Naples:life,death &
                Miracle contact:Jeff Matthews

© ErN 133, entry Oct. 2002      
Halloween


Halloween decorations have already sprouted in shop windows in parts of Naples. This is much too early, especially for a place that doesn't celebrate Halloween. Witches, goblins, Walpurgisnacht, and Night on Bald Mountain —none of that is really part of southern Italian mythology unless you head over to the area near Benevento, where, indeed, they celebrate the tregenda magica, the Witches' Sabbath, a throwback to the long presence in that area of the Longobards, a Germanic people. (Here is an entry with more on the Longobards.)

As well, elsewhere in Italy, from Valle d’Aosta in the north to Sicily in the south, there are traditions that are said to have stuck, although in a big city they are hard to spot. In some villages it is customary to set an extra place at the dinner table for the spirits. There are places near Venice where pumpkins are emptied, painted and set with candles inside, the light of which represents the Resurrection. In Emilia they practice Carità di murt (charity for the dead) with supplicants going from door to door begging food for the spirits. In the south, in Puglia, they not only set extra places at the table but may even go to the cemetery, itself, for a tomb-side banquet. And in Sicily, young children are given gifts of candy and fruit.

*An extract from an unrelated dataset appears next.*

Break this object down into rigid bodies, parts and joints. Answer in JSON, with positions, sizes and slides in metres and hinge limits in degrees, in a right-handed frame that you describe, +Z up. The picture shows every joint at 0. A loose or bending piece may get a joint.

The gifts come from the spirits and are rewards for having been good during the year.

But "Happy Trick or Treat Halloween" in Naples is simply more globalization of holidays.
I couldn't believe it when kids came to our door a few years ago and screamed "Dolcetto o scherzetto!" —a rough translation of "trick or treat." Somehow they had got past the sentries, dogs and electrified fence and made it to our door. I tried to talk to them in English and explain the fine points of leaving bags of flaming poo at the doors of uncooperative kill-joys such as I have heard tell of the good old days. They got bored and left.

I'm being a bit hasty in my rant.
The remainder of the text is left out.